▶ _What to do_
Find out how many lines of the material contain the string "empty" and give only that figure.

▶ _Data provided_
***
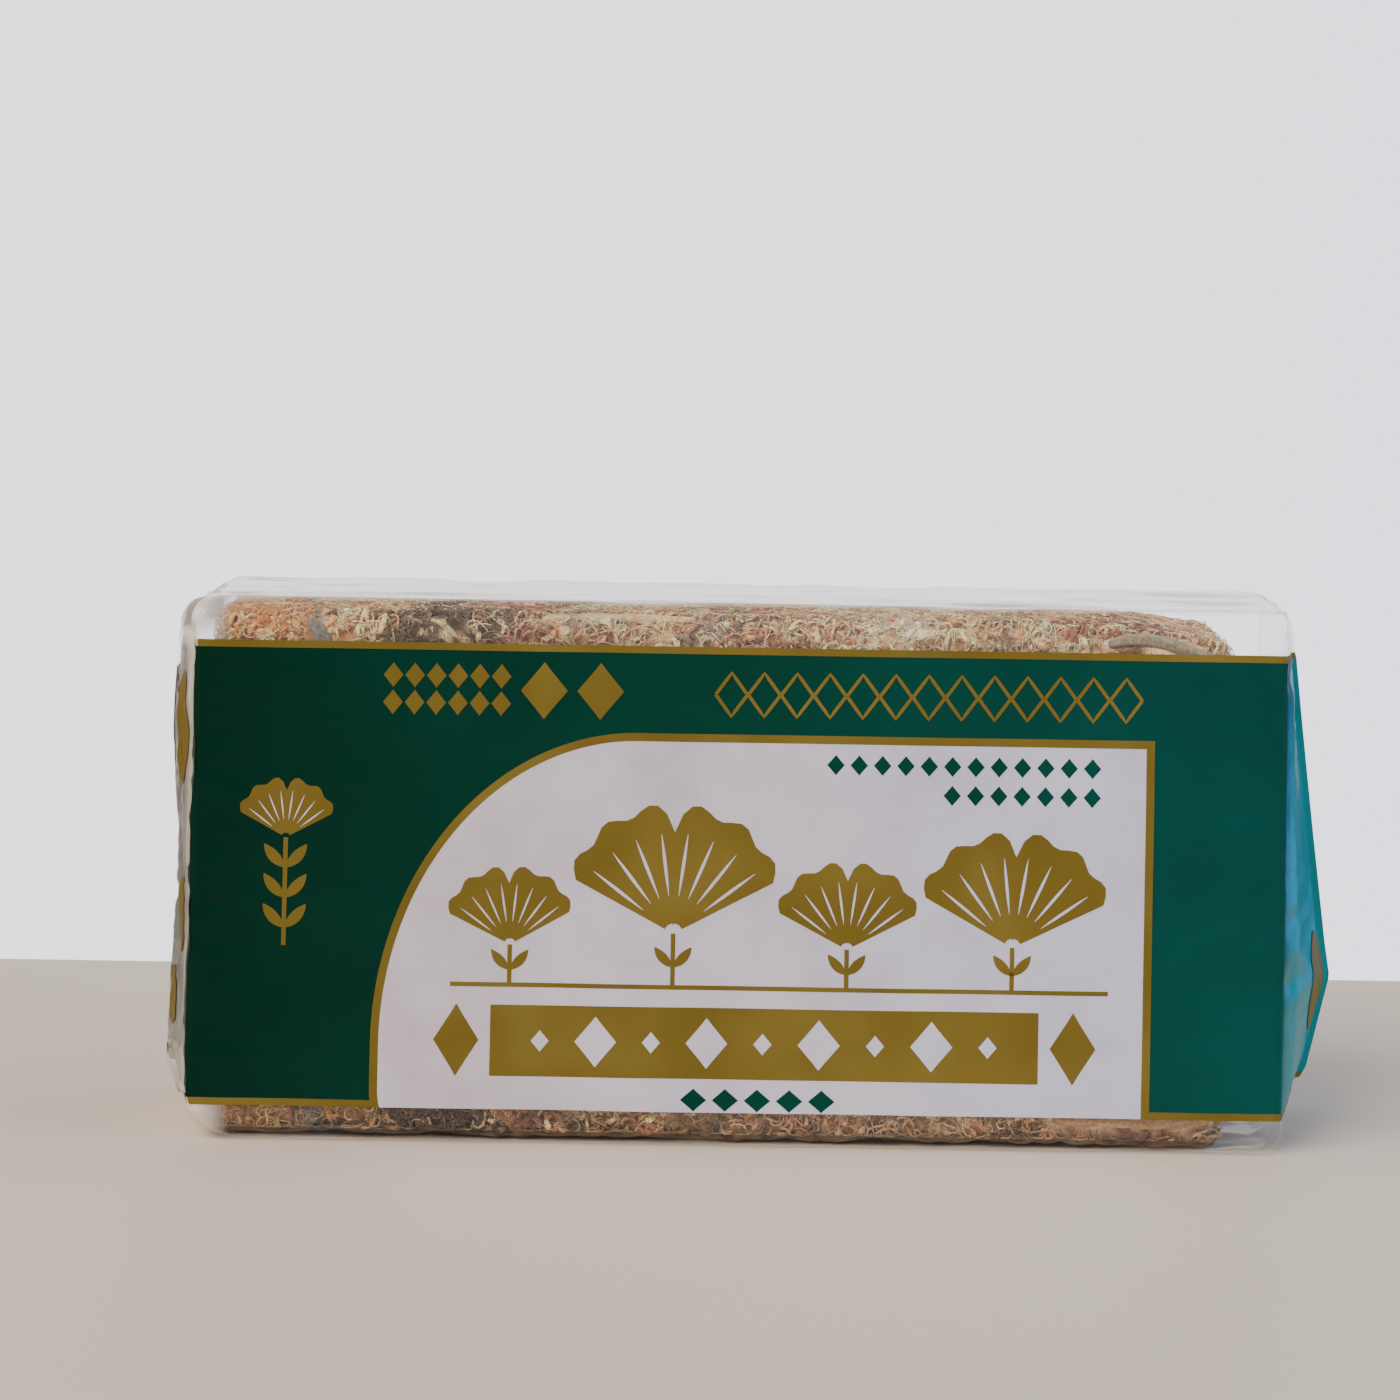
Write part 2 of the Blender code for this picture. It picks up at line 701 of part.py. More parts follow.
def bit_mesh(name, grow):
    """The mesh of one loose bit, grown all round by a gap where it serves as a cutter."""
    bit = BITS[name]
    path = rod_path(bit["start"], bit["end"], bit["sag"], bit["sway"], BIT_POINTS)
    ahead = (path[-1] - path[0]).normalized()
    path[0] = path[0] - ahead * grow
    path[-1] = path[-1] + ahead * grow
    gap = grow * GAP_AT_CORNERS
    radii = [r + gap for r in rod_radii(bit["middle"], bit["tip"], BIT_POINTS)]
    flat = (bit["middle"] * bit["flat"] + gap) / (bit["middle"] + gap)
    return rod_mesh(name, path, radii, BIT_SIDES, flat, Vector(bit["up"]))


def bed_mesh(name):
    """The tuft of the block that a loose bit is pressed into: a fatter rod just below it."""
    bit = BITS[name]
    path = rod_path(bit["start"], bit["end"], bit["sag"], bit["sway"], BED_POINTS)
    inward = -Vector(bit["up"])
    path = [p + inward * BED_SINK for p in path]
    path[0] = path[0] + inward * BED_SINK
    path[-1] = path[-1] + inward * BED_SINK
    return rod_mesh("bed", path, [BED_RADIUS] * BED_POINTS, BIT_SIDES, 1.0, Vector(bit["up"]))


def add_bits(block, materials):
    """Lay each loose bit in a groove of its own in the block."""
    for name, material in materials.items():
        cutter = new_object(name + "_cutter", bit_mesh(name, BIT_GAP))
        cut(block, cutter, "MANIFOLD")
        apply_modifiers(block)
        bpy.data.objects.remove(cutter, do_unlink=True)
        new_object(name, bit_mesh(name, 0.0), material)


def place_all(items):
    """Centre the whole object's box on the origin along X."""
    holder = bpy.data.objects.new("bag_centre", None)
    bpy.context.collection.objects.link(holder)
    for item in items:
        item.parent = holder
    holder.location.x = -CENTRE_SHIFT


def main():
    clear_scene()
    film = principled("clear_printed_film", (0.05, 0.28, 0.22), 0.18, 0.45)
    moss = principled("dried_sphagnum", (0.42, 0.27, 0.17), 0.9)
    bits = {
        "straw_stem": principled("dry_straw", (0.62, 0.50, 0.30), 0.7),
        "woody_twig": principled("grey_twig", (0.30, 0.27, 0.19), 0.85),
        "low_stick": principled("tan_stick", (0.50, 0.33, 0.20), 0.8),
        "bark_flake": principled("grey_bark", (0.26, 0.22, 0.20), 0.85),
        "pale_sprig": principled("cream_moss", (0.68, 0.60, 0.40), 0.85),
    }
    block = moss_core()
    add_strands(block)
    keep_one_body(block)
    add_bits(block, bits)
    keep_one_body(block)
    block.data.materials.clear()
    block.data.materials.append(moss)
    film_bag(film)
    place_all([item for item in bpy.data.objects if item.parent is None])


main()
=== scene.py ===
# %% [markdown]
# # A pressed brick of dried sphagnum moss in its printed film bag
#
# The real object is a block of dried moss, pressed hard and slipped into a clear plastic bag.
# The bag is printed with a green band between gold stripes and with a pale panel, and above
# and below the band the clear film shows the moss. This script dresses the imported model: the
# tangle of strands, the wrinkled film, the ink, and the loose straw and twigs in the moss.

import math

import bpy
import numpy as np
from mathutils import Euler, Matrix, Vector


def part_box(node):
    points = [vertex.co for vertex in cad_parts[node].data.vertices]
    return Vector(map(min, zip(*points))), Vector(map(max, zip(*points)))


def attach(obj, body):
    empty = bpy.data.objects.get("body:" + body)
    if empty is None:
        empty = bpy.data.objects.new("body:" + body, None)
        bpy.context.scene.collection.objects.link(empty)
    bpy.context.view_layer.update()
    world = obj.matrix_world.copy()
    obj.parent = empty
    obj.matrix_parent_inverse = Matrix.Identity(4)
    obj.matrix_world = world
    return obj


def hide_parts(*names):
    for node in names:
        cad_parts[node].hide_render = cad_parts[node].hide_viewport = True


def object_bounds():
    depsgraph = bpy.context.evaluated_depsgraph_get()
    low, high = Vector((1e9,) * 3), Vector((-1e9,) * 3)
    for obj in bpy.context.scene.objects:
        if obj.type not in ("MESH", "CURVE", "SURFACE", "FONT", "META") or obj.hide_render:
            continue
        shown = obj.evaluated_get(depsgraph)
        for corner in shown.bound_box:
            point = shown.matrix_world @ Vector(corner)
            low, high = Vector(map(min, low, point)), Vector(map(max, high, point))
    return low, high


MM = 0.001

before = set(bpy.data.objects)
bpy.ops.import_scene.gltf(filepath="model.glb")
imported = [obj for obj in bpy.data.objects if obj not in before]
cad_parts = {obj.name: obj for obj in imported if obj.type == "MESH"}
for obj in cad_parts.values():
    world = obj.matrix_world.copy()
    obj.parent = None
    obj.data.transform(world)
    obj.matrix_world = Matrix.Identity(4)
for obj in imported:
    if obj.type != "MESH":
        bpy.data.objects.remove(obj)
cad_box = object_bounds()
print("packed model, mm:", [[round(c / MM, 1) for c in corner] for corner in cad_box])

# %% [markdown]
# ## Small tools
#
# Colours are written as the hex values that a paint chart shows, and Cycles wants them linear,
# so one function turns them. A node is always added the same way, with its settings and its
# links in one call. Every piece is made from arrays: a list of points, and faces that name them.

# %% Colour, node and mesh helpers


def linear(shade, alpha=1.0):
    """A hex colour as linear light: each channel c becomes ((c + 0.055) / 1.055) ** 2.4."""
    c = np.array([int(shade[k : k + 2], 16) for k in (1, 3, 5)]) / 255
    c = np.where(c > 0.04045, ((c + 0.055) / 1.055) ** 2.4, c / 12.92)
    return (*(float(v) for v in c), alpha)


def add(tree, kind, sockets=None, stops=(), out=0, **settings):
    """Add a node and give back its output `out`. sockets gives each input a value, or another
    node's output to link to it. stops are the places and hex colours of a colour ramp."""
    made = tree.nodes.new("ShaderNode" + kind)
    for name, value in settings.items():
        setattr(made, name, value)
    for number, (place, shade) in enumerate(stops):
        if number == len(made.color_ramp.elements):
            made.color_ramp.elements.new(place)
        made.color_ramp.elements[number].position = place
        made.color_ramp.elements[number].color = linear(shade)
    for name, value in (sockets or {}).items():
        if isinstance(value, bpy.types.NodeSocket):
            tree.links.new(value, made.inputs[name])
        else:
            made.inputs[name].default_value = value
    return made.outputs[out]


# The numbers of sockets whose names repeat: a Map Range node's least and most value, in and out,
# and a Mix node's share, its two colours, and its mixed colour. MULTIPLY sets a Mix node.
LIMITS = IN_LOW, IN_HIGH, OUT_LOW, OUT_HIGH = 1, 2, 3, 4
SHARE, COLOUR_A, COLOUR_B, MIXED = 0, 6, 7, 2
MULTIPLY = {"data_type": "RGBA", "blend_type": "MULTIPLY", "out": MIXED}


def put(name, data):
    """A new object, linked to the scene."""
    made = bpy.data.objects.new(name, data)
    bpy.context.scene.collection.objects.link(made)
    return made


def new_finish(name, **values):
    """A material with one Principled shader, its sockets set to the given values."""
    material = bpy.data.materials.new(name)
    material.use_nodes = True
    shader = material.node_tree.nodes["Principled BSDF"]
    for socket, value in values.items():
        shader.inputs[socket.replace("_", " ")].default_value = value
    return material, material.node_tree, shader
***
▶ _Answer to this exercise_
5